Brand trust, competitive pressure, and the governance test ahead
A24’s brand equity has long been anchored in a “cult-indie” compact: audiences believe they are buying into curation, originality, and creative autonomy. Partnerships with Big Tech can be compatible with that identity, but only if the studio can convincingly demonstrate that AI is being used to amplify artists rather than replace them, and that creative labor is not being quietly devalued in the name of efficiency.
At the same time, competitive pressure is real. Netflix, Disney, and Amazon are all experimenting with AI-enabled production workflows, and the broader market is contending with rising costs, uncertain theatrical demand, and streaming-era margin constraints. Against that backdrop, A24’s move can be interpreted as both:
- a defensive hedge against being out-tooled by larger rivals, and
- a differentiation bet that positions the studio as a boutique innovator rather than a nostalgic holdout.
What will likely determine whether the Google partnership becomes a model or a cautionary tale is governance—clear, enforceable rules that translate “artists at the table” into operational reality.

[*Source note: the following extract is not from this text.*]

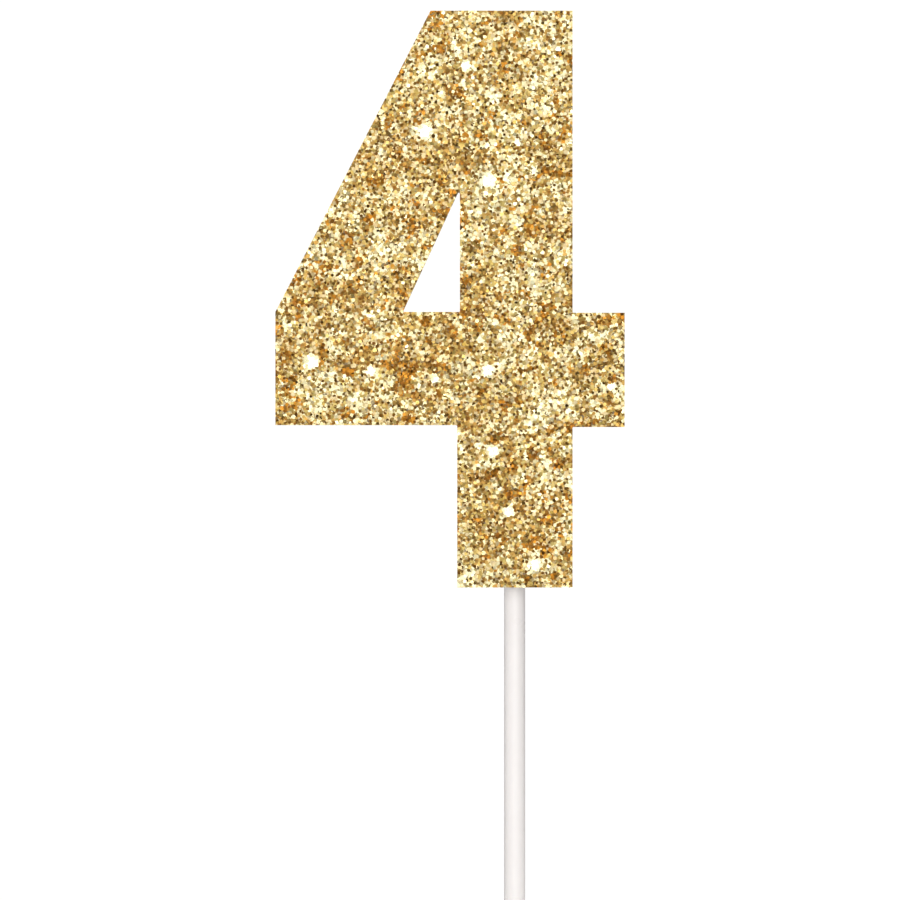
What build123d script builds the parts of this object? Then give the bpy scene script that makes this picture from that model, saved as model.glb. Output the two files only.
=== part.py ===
"""Number cake topper: a die-cut glitter numeral four bonded to a round hollow stick.

Millimetres. The origin is the centre of the stick's lower end and +Z runs up the stick.
+X is to the right of someone facing the glitter, which looks towards -Y.
"""

import os
from math import acos, atan2, cos, hypot, pi, sin, sqrt

from build123d import *

# ---- numeral outline; heights are above the numeral's foot ----
numeral_height = 108.0
numeral_width = 65.4
stem_width = 21.6
arm_reach = 9.75  # how far the short right arm stands out of the stem
arm_height = 21.4
bar_bottom = 30.4  # underside of the long left bar
arm_drop = 0.35  # the right arm is cut this much lower than the bar
top_edge_width = 26.6
shoulder_height = 51.6  # where the slanted side meets the left end
counter_bottom = 51.6
counter_width = 10.7
counter_height = 23.1
counter_inset = 0.5  # the counter's upright side stands this far inside the stem's line
die_corner_radius = 0.2

# ---- thickness of each flat layer, back to front ----
liner_thickness = 0.15
board_thickness = 1.2
film_thickness = 0.1
card_thickness = 0.35
binder_thickness = 0.1
coat_thickness = 0.45

# ---- stick ----
stick_diameter = 4.0
stick_wall = 0.7
free_length = 80.0  # from the lower end to the numeral's foot
bonded_length = 70.0
press_depth = 0.5  # how much thinner, front to back, the bonded stretch is pressed
press_run_out = 4.0  # length over which the round tube turns into the pressed one

# ---- foam tape between liner and stick ----
tape_width = 5.0
tape_thickness = 0.8
tape_bed = 0.3  # how deep the stick sinks into the tape
tape_end_gap = 4.0  # from the foot to the tape, and from the tape to the stick's end

# ---- hot-melt beads beside the stick ----
bead_radius = 1.3
bead_lift = 0.7  # bead centre, above the liner
bead_bite = 0.25  # how far the bead's round runs into the stick and is cut away
bead_end_gap = 4.6  # from a strap's edge to the bead's end

# ---- straps over the stick ----
strap_thickness = 0.2
strap_height = 11.0
strap_side_gap = 0.8  # from the strap's ends to the counter's line, the same on both sides
strap_foot_gap = 3.4  # from the stick's side to where the strap meets the liner
strap_end_gap = 5.0  # from the foot to the lower strap, from the upper one to the stick's end

# ---- sizes that follow ----
stem_half = stem_width / 2
arm_end = stem_half + arm_reach
bar_end = arm_end - numeral_width
arm_bottom = bar_bottom - arm_drop
counter_right = counter_inset - stem_half
stick_length = free_length + bonded_length
pressed_thickness = stick_diameter - press_depth
pressed_radius = pressed_thickness / 2
# Pressing keeps the tube's girth, so the width grows as the thickness shrinks.
pressed_width = pressed_thickness + pi * press_depth / 2
pressed_centre = (pressed_width - pressed_thickness) / 2
liner_back = pressed_radius + tape_thickness - tape_bed  # distance from the stick's axis
tape_length = bonded_length - 2 * tape_end_gap
strap_span = 2 * (stem_half - counter_inset - strap_side_gap)
lower_strap_bottom = free_length + strap_end_gap
upper_strap_bottom = stick_length - strap_end_gap - strap_height
bead_bottom = lower_strap_bottom + strap_height + bead_end_gap
bead_top = upper_strap_bottom - bead_end_gap
bead_y = bead_lift - liner_back
bead_x = pressed_centre + sqrt((pressed_radius + bead_radius - bead_bite) ** 2 - bead_y**2)

LAYERS = [
    ("back_liner", liner_thickness),
    ("stiffener_board", board_thickness),
    ("laminating_film", film_thickness),
    ("face_card", card_thickness),
    ("glitter_binder", binder_thickness),
    ("glitter_coat", coat_thickness),
]


def finish(builder, name):
    """Label a finished piece and write its STEP file."""
    builder.part.label = name
    export_step(builder.part, f"parts/{name}.step")


def numeral_section():
    """The figure four with its triangular counter, its foot at height zero."""
    with BuildSketch() as section:
        with BuildLine():
            Polyline(
                (-stem_half, 0),
                (stem_half, 0),
                (stem_half, arm_bottom),
                (arm_end, arm_bottom),
                (arm_end, arm_bottom + arm_height),
                (stem_half, arm_bottom + arm_height),
                (stem_half, numeral_height),
                (stem_half - top_edge_width, numeral_height),
                (bar_end, shoulder_height),
                (bar_end, bar_bottom),
                (-stem_half, bar_bottom),
                close=True,
            )
        make_face()
        with BuildLine():
            Polyline(
                (counter_right - counter_width, counter_bottom),
                (counter_right, counter_bottom),
                (counter_right, counter_bottom + counter_height),
                close=True,
            )
        make_face(mode=Mode.SUBTRACT)
        fillet(section.vertices(), die_corner_radius)
    return section.sketch


def make_layer(name, section, back, thickness):
    """One flat layer of the numeral, built from its back towards the viewer's side."""
    back_plane = Plane((0, -back, free_length), x_dir=(1, 0, 0), z_dir=(0, -1, 0))
    with BuildPart() as layer:
        with BuildSketch(back_plane):
            add(section)
        extrude(amount=thickness)
    finish(layer, name)


def tube_section(height, width, thickness):
    """Tube section at a height: a circle, or a pressed circle with two flats."""
    with BuildSketch(Plane.XY.offset(height)) as section:
        if width > thickness:
            SlotOverall(width, thickness)
        else:
            Circle(width / 2)
    return section.sketch


def add_tube(inset, mode):
    """The stick's outer body into the open part, or its hollow when inset by the wall."""
    round_size = stick_diameter - 2 * inset
    flat_width = pressed_width - 2 * inset
    flat_thickness = pressed_thickness - 2 * inset
    pressed_start = free_length + press_run_out
    foot = tube_section(0, round_size, round_size)
    round_end = tube_section(free_length, round_size, round_size)
    flat_end = tube_section(pressed_start, flat_width, flat_thickness)
    extrude(foot, amount=free_length, mode=mode)
    loft([round_end, flat_end], mode=mode)
    extrude(flat_end, amount=bonded_length - press_run_out, mode=mode)


def make_stick():
    """Hollow stick: round and free below the numeral, pressed where it is bonded."""
    with BuildPart() as stick:
        add_tube(0, Mode.ADD)
        add_tube(stick_wall, Mode.SUBTRACT)
    finish(stick, "stick")


def stick_envelope():
    """The pressed stretch as a plain solid, for bedding other pieces against it."""
    with BuildPart() as envelope:
        with BuildSketch(Plane.XY.offset(free_length)):
            SlotOverall(pressed_width, pressed_thickness)
        extrude(amount=bonded_length)
    return envelope.part


def tape_block():
    """The foam tape before the stick is pressed into it."""
    with BuildPart() as block:
        with BuildSketch(Plane.XY.offset(free_length + tape_end_gap)):
            with Locations((0, tape_thickness / 2 - liner_back)):
                Rectangle(tape_width, tape_thickness)
        extrude(amount=tape_length)
    return block.part


def make_mounting_tape():
    """Foam tape strip with the groove that the stick has pressed into it."""
    with BuildPart() as tape:
        add(tape_block())
        add(stick_envelope(), mode=Mode.SUBTRACT)
    finish(tape, "mounting_tape")


def make_glue_bead(name, side):
    """Round-ended bead on the liner, filling the corner beside the stick."""
    ends = (bead_bottom + bead_radius, bead_top - bead_radius)
    with BuildPart() as bead:
        with BuildSketch(Plane.XY.offset(ends[0])):
            with Locations((side * bead_x, bead_y)):
                Circle(bead_radius)
        extrude(amount=ends[1] - ends[0])
        for end in ends:
            with Locations((side * bead_x, bead_y, end)):
                Sphere(bead_radius)
        split(bisect_by=Plane((0, -liner_back, 0), z_dir=(0, 1, 0)), keep=Keep.TOP)
        add(stick_envelope(), mode=Mode.SUBTRACT)
        add(tape_block(), mode=Mode.SUBTRACT)
    finish(bead, name)


def tent_section(lift):
    """Region under a strap: the pressed stick grown by lift, with sides down to the liner."""
    radius = pressed_radius + lift
    foot_x = pressed_width / 2 + strap_foot_gap + lift
    to_foot = (foot_x - pressed_centre, -liner_back)
    lean = atan2(to_foot[1], to_foot[0]) + acos(radius / hypot(*to_foot))
    touch_x = pressed_centre + radius * cos(lean)
    touch_y = radius * sin(lean)
    with BuildSketch() as tent:
        with BuildLine():
            Polyline(
                (-foot_x, -liner_back),
                (foot_x, -liner_back),
                (touch_x, touch_y),
                (-touch_x, touch_y),
                close=True,
            )
        make_face()
        SlotOverall(pressed_width + 2 * lift, pressed_thickness + 2 * lift)
    return tent.sketch


def make_strap(name, bottom):
    """Card strap: a wing glued to the liner each side and a tent over the stick."""
    outside = tent_section(strap_thickness)
    inside = tent_section(0)
    with BuildPart() as strap:
        with BuildSketch(Plane.XY.offset(bottom)):
            add(outside)
            with Locations((0, strap_thickness / 2 - liner_back)):
                Rectangle(strap_span, strap_thickness)
            add(inside, mode=Mode.SUBTRACT)
        extrude(amount=strap_height)
    finish(strap, name)


os.makedirs("parts", exist_ok=True)

numeral = numeral_section()
layer_back = liner_back
for layer_name, layer_thickness in LAYERS:
    make_layer(layer_name, numeral, layer_back, layer_thickness)
    layer_back += layer_thickness

make_stick()
make_mounting_tape()
make_glue_bead("glue_bead_left", -1)
make_glue_bead("glue_bead_right", 1)
make_strap("lower_strap", lower_strap_bottom)
make_strap("upper_strap", upper_strap_bottom)
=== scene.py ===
"""Looks of the glitter number topper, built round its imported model.

Metres, in the model's own frame: +Z runs up the stick and the glitter faces -Y.
"""

from math import acos, atan2, ceil, cos, hypot, pi, radians, sin, sqrt

import bpy
import numpy as np
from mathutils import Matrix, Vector, noise


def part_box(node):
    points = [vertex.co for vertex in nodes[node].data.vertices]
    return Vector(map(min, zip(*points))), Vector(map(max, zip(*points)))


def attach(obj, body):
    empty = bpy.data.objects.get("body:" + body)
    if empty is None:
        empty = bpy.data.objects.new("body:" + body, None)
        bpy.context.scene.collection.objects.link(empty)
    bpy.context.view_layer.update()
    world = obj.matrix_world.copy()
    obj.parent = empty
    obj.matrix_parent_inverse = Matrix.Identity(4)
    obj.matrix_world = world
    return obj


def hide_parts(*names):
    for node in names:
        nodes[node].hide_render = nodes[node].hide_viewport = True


MM = 0.001

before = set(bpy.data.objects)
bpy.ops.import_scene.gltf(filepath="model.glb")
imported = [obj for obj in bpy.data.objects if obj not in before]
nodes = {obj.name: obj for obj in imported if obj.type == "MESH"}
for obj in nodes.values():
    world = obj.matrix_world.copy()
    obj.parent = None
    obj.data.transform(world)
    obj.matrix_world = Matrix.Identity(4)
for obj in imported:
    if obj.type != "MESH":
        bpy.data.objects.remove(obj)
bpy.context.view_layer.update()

# ---- glitter ----
FLAKE_RADIUS = 0.36 * MM
FLAKE_THICKNESS = 0.03 * MM
FLAKE_SPACING = 0.65 * MM
FLAKE_LAYERS = (0.09 * MM, 0.19 * MM, 0.29 * MM)  # heights of the flakes' middles over the binder
FLAKE_SCATTER = 0.31  # how far a flake strays from its even place, in spacings
LEAN_SPREAD = 9.0  # degrees
MOST_LEAN = 26.0
HEIGHT_SPREAD = 0.02 * MM
BINDER_BED = 0.08 * MM  # how deep a leaning flake's low edge may lie in the binder
LEAST_PART = 0.02  # a trimmed flake smaller than this share of a whole one falls off

# Tone runs from 0, dark, to 1, bright; warmth from 0, pale gold, to 1, orange.
BRONZE_BELOW = 0.24
GOLD_BELOW = 0.5
HONEY_BELOW = 0.66
CHAMPAGNE_BELOW = 0.82
AMBER_FROM = 0.7  # warmth
CLUMP_WAVES = 420.0  # per metre
SWEEP_WAVES = 120.0
PATCH_WAVES = 400.0
PATCH_FROM = 0.3  # how strong a warm patch is where it begins

DOT_SHARE = 0.95  # share of the places kept for dark flakes that get one
DOT_TONE = 0.18
DARK_BELOW = 0.2
DOT_SIZE = 0.82
DOT_LIFT = 0.04 * MM
# Glare places: flakes there lean towards the sparkle lamp, and their colour is also painted bright as a
# painted highlight.
GLARES = 12
GLARE_APART = 9.0 * MM
GLARE_RADIUS = 0.72 * MM
GLARE_LEAN = 8.6  # degrees; lies a flake in line with the sparkle lamp
GLARE_TOWARDS = -54.0

# ---- stick, straps and glue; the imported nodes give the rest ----
STICK_WALL = 0.7 * MM
LIP_RADIUS = 0.09 * MM
STRAP_THICKNESS = 0.2 * MM
STRAP_FOOT_GAP = 3.4 * MM  # from the stick's side to where a strap meets the liner
STRAP_CORNER = 0.9 * MM
STRAP_TILT = 0.0096  # rise of a strap per unit of its length
STRAP_STRAY = 0.1 * MM  # how far a tilted strap may pass its packed box
BEAD_RADIUS = 1.3 * MM
BEAD_LIFT = 0.7 * MM  # bead centre, above the liner

# ---- camera and studio ----
VIEW_WIDTH = 168.46 * MM
TOP_MARGIN = 1.98 * MM  # from the numeral's top to the frame's edge
LENS = 200.0
SENSOR = 36.0
FLOOR_RADIUS = 0.23
FLOOR_FADE = 0.12  # distance from the stick at which the floor begins to fade
SURROUND = 0.22  # strength of the surround at eye level
OVERHEAD = 1.0  # and straight up
BACKDROP = 1.05  # strength of the plain white behind the topper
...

The industry will be watching for signals such as:
- Defined permissible use-cases (e.g., previs and planning vs. performance synthesis)
- Consent and compensation mechanisms for creators whose work informs tools
- Auditability and documentation of datasets, model behavior, and output provenance
- Transparency standards that protect both audiences and collaborators from ambiguity
A24’s “Backrooms” success proves the studio can still turn bold creative bets into mainstream returns. The AI partnership now tests something harder to quantify: whether an indie institution can engage Big Tech capital and capability without diluting the very authenticity that made its victories feel personal to audiences—and professionally meaningful to the artists who built the brand.